Training an unbeatable AI in Trackmania

Yosh
30 Sept 202320:41

TLDRThe video documents a three-year journey to train an AI in the racing game Trackmania using reinforcement learning. Initially unable to beat the creator, the AI improves over time, learning from its mistakes. After numerous iterations and adjustments, the AI masters the game, outperforming the creator on several tracks. The video explores the challenges of training, the AI's development, and its ability to generalize to new tracks, ultimately showcasing an AI that can be competitive in the game.

Takeaways

  • 😲 The AI in Trackmania is designed to improve over time through trial and error.
  • 🚀 With enough training, the AI could potentially become unbeatable in the game.
  • 🧠 The AI uses an artificial neural network to model brain functions and make decisions.
  • 🔍 Reinforcement Learning is the method used to train the AI, starting from scratch and learning through rewards.
  • 🏁 The AI receives inputs about the game state and outputs actions, aiming to complete tracks quickly.
  • 🤔 The AI can get stuck in sub-optimal strategies, making it challenging to improve.
  • 🚦 The AI initially loves to hit walls, which initially gives more rewards but is a bad decision long-term.
  • 🔄 The process involves a lot of trial and error, with the AI learning gradually through each attempt.
  • 🏎️ After many adjustments, the AI stopped hitting walls and started getting closer to the human player's time.
  • 🏆 The AI eventually surpassed the human player's performance, even mastering complex techniques like neo-drift.
  • 🌟 The AI's consistency and precision were key factors in its ability to outperform the human player.

Q & A

  • What is the main goal of the AI in Trackmania?

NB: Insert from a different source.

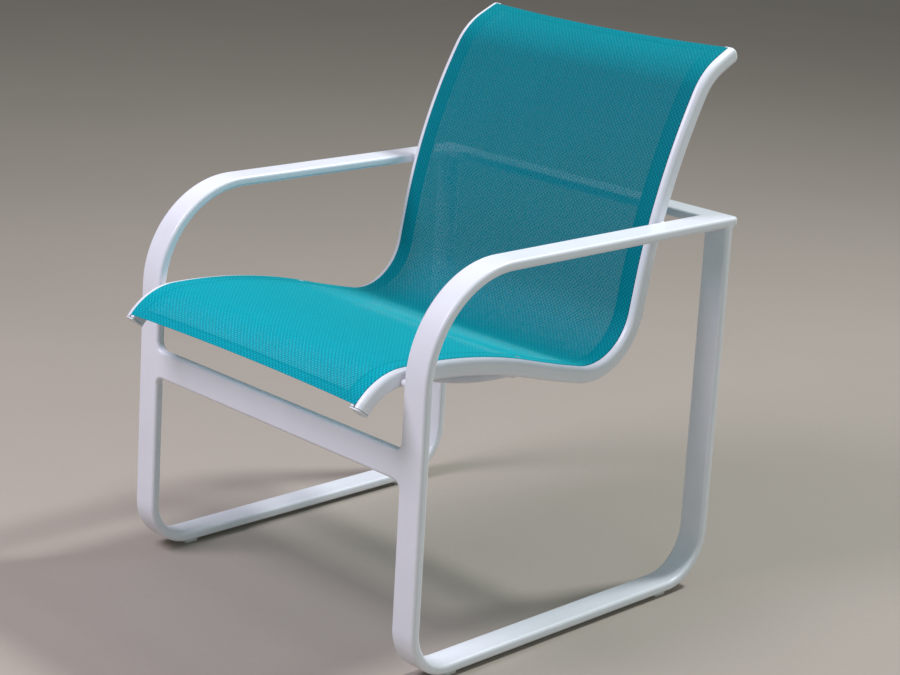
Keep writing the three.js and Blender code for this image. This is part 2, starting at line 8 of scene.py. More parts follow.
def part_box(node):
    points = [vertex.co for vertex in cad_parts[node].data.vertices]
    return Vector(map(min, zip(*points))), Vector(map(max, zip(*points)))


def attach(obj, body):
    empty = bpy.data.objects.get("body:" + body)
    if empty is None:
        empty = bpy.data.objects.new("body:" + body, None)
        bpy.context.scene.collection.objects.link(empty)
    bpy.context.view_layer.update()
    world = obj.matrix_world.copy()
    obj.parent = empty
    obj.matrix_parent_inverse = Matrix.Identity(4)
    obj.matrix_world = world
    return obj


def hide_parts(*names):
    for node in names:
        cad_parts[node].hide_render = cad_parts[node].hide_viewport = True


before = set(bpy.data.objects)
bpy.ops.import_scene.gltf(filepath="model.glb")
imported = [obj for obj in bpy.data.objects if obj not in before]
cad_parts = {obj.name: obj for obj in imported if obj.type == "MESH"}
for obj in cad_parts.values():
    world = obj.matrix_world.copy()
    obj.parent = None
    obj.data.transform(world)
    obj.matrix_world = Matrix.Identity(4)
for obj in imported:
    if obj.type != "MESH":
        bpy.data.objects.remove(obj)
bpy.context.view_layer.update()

MM = 0.001

# Side frames and rear bar
ARM_WIDTH = 604
LEG_SPLAY = 6
ARM_TOP = 568
FRAME_DEPTH = 618.8
REAR_LEG_INSET = 12
FRONT_LEG_DRIFT = 4.5
REAR_LEG_DRIFT = 1.6
TUBE_WIDTH = 42.5
TUBE_DEPTH = 14.5
TUBE_CORNER = 5
ARM_BEND = 146
FOOT_BEND = 66
HEEL_BEND = 75
FLOOR_WIDTH = ARM_WIDTH + 2 * LEG_SPLAY
TIP_ROUND = 8
TIP_SLIDE = 0.4
WELD = 3
LAP = 4.6

# Front cross rail
CROSS_RAIL_HEIGHT = 304.5
FLARE = 12

# Glides
GLIDE_HEIGHT = 6
GLIDE_LENGTH = 24
GLIDE_WIDTH = 30
GLIDE_BEVEL = 1.5
GLIDE_LAP = 3
GLIDE_CORNER = 5
GLIDE_EDGE = 0.8
GLIDE_SEAM = 0.1

# Sling rails
ARM_GAP = 7
RAIL_OVERALL = ARM_WIDTH - 2 * (TUBE_WIDTH + ARM_GAP)
RAIL_WIDTH = 19.5
RAIL_DEPTH = 24.2
RAIL_OUTER_ROUND = 8.4
RAIL_INNER_ROUND = 2.5
RAIL_START = (-61.8, 393)
RAIL_PITCH = 51.8
RAIL_TOP_DRAW = 6
BACK_RUN = 371.4
RAIL_PIECES = [
    (89.7, -51.3),
    (FRAME_DEPTH - BACK_RUN, -16.6),
    (105.2, 3.1),
    (132.3, 92.9),
    (50.4, -0.4),
    (276.1, -19),
    (63.1, -33.4),
    (35, -2.8),
]
GROOVE_EDGE = 10.7
GROOVE_SLOT = 2.4
GROOVE_BORE = 8
GROOVE_LIP = 2
LIP_ROUND = 0.4

# Sling
CLOTH = 0.9
VISIBLE_CLOTH = 0.25
CLOTH_LIFT = 0.06
LAYER_GAP = 0.04
CLOTH_SAG = 3
SPLINE = 5
SPLINE_INSET = 8
SLING_FRONT_INSET = 3
SLING_TOP_INSET = 1.5
FRONT_DRAW = 4.5
TOP_DRAW = 5.2
HEM = 25
END_HEM = 15
THROAT = 0.5
TURN_OVER = 0.7
TURN_UNDER = 0.5
OPEN_CLOTH_HALF = 240.5

# Stitches
STITCH_PITCH = 4.2
STITCH_LENGTH = 3.3
STITCH_INSET = 3
STITCH_MARGIN = 6
END_STITCH_INSET = 2
END_STITCH_MARGIN = 4
THREAD_HALF = 0.24
THREAD_RISE = 0.25
THREAD_SINK = 0.05
THREAD_SIDES = 6
THREAD_TIP_SHARE = 0.45

# Caps, fixings, stretcher
CAP_PLATE = 2.3
CAP_GAP = 0.8
CAP_SEAM = 0.2
CAP_PLUG = 1.5
CAP_PLUG_INSET = 7.5
CAP_EDGE = 0.25
CAP_CORNER = 0.7
CAP_LEAN = 5
CAP_DOME = 6
DOME_START = 0.3
DOME_FULLNESS = 0.9
TOP_TRIM = 1.6
BOLT = 6
BOLT_HEAD = 10.5
BOLT_HEAD_HEIGHT = 3.3
BOLT_DEPTH = 15.5
SPACER = 10
SPACER_EDGE = 0.5
INSERT_LENGTH = 12
SOCKET = 2
SOCKET_DEPTH = 2
HEAD_CHAMFER = 0.25
SHANK_CHAMFER = 0.6
HEAD_FLAT_SHARE = 0.62
HEAD_SIDE_SHARE = 0.12
STRETCHER_SETBACK = 243
STRETCHER = 22
STRETCHER_DROP = 14
STRETCHER_BOW = 56.3
PLATE_LENGTH = 60
PLATE_HEIGHT = 19.6
PLATE = 3
PLATE_CORNER = 5
PLATE_EDGE = 0.6
SCREW_SPACING = 44
SCREW = 5
SCREW_HEAD = 9
SCREW_HEAD_HEIGHT = 2.7
SCREW_LENGTH = 12
SCREW_DEPTH = 17
SEAM = 0.3
TOUCH = 0.02
LEAST_STEP = 0.3
SMALL_STEP = 0.01

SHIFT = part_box("rear_bar")[1].y - FRAME_DEPTH * MM


# Meshes

def finish_mesh(name, verts, faces, material, nodes, uvs=None, crease=38):
    """Makes a piece from points in millimetres, turned outward, shaded smooth, riding on the root."""
    mesh = bpy.data.meshes.new(name)
    mesh.from_pydata([(x * MM, y * MM + SHIFT, z * MM) for x, y, z in verts], [], faces)
    if uvs:
        layer = mesh.uv_layers.new(name="Weave")
        flat = [uv for face in uvs for uv in face]
        for item, uv in zip(layer.data, flat):
            item.uv = uv
    body = bmesh.new()
    body.from_mesh(mesh)
    if body.calc_volume(signed=True) < 0:
        bmesh.ops.reverse_faces(body, faces=body.faces)
    body.to_mesh(mesh)
    body.free()
    mesh.shade_smooth()
    mesh.set_sharp_from_angle(angle=math.radians(crease))
    mesh.materials.append(material)
    piece = bpy.data.objects.new(name, mesh)
    bpy.context.scene.collection.objects.link(piece)
    weigh = piece.modifiers.new("normals", "WEIGHTED_NORMAL")
    weigh.keep_sharp = True
    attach(piece, "root")
    if nodes:
        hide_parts(*nodes)
    return piece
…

    -The main goal of the AI in Trackmania is to improve over time through trial and error, with the ultimate aim of finding the best racing lines, drifting perfectly, and becoming unbeatable.

  • How does the AI in Trackmania learn and improve?

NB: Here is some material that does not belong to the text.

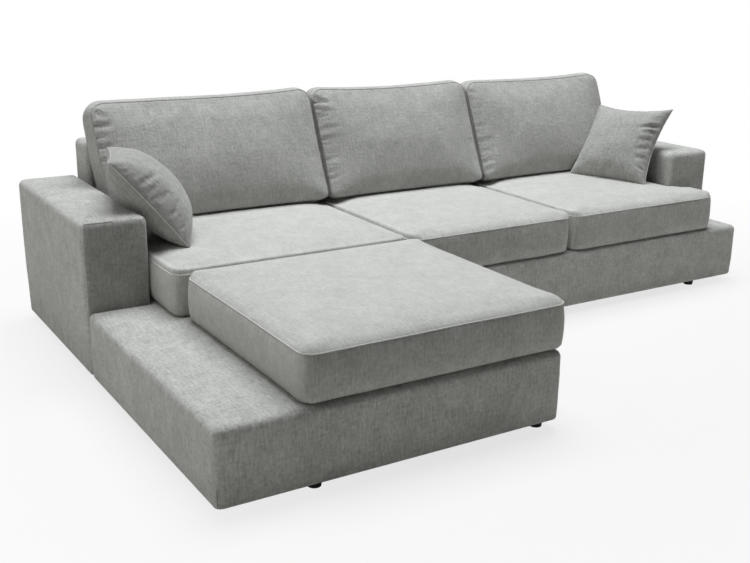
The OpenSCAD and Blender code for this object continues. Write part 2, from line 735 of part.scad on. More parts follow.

    -The AI learns and improves through a method called Reinforcement Learning. It starts with no prior knowledge, and its decisions are initially random. It receives rewards based on the effectiveness of its actions, and uses these rewards to progressively tweak its neural network, reinforcing actions that lead to better performance.

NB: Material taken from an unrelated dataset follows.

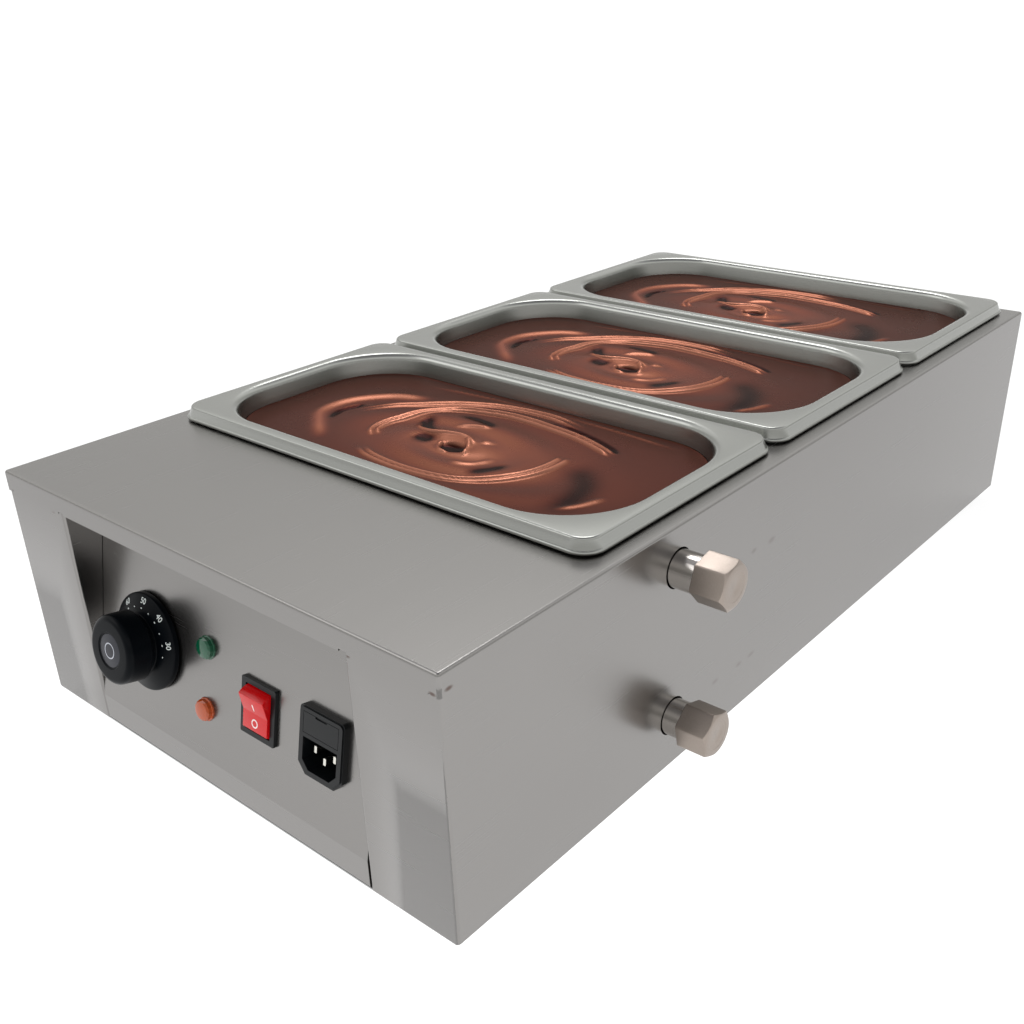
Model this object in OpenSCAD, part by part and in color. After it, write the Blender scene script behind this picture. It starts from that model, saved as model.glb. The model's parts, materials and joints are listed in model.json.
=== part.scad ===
// Water-bath chocolate melting pot: a stainless casing with three lift-out pans in one heated tank.
// The front faces -Y, +X is to the right, +Z is up and the feet stand on z = 0.

/* [Casing] */
// Clear deck in front of the first pan
front_deck = 112; // [100:1:150]
// Deck behind the last pan
rear_margin = 8; // [7:0.5:30]
// Deck on each side of the pans
side_margin = 10.5; // [9:0.5:30]
// Height of the casing above its feet
case_h = 148; // [142:1:190]
// Thickness of the stainless sheet
sheet_t = 1; // [0.8:0.1:1.4]
// Outer radius of the folds in the sheet
bend_r = 1.8; // [1.6:0.1:3]
// Height of the folded lip round the deck
lip_h = 12; // [9:0.5:16]
// Width of the recess that holds the control panel
recess_w = 230; // [224:1:250]
// Width of the flanges folded inwards along the bottom
bottom_flange_w = 14; // [10:1:20]
// Height of the rubber feet
foot_h = 8; // [6:0.5:15]
// Diameter of a foot at its top
foot_d = 24; // [20:1:30]
// Distance of each foot from the nearest edges
foot_inset = 32; // [28:1:50]

/* [Control panel] */
// Lean of the panel from upright, in degrees
panel_tilt = 11.6; // [8:0.2:14]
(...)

  • What is a neural network and how does it relate to the AI in Trackmania?

    -A neural network is a mathematical tool that roughly models how a brain works. In Trackmania, the AI's neural network receives inputs describing the game state every tenth of a second and outputs actions to perform, aiming to complete the track as quickly as possible.

  • Why is it challenging for the AI to learn optimal strategies in Trackmania?

    -Learning optimal strategies is challenging because the AI often gets stuck in sub-optimal strategies. It may initially receive more rewards for actions that seem good in the short term, like hitting walls, but turn out to be bad in the long term. Balancing short-term and long-term rewards is one of the difficulties in reinforcement learning.

  • What adjustments did the creator make to help the AI learn more effectively?

    -The creator made many small adjustments to the code and simplified the decision-making space by using a simple track and disabling the brake. This made the problem easier and quicker to solve, allowing the AI to progress more effectively.

  • How does the AI's performance compare to the creator's personal best on the first track?

    -After many adjustments and training, the AI eventually stopped hitting walls and got closer to the creator's time, eventually surpassing it and becoming unbeatable on the first track.

  • What new challenges did the AI face when trained on a more complex track?

    -On a more complex track, the AI had to anticipate upcoming turns and was given additional inputs to encode the map path for the next three corners. It also had to understand the full orientation of the car and which wheels were in contact with the road.

  • Did the AI generalize its learning to perform well on tracks it had never seen before?

    -While the AI performed well on the tracks it was trained on, it was less precise and made more mistakes on unseen tracks. It sometimes got completely confused, particularly when approaching long straight lines, indicating limited generalization.

  • How did enabling the brake affect the AI's performance?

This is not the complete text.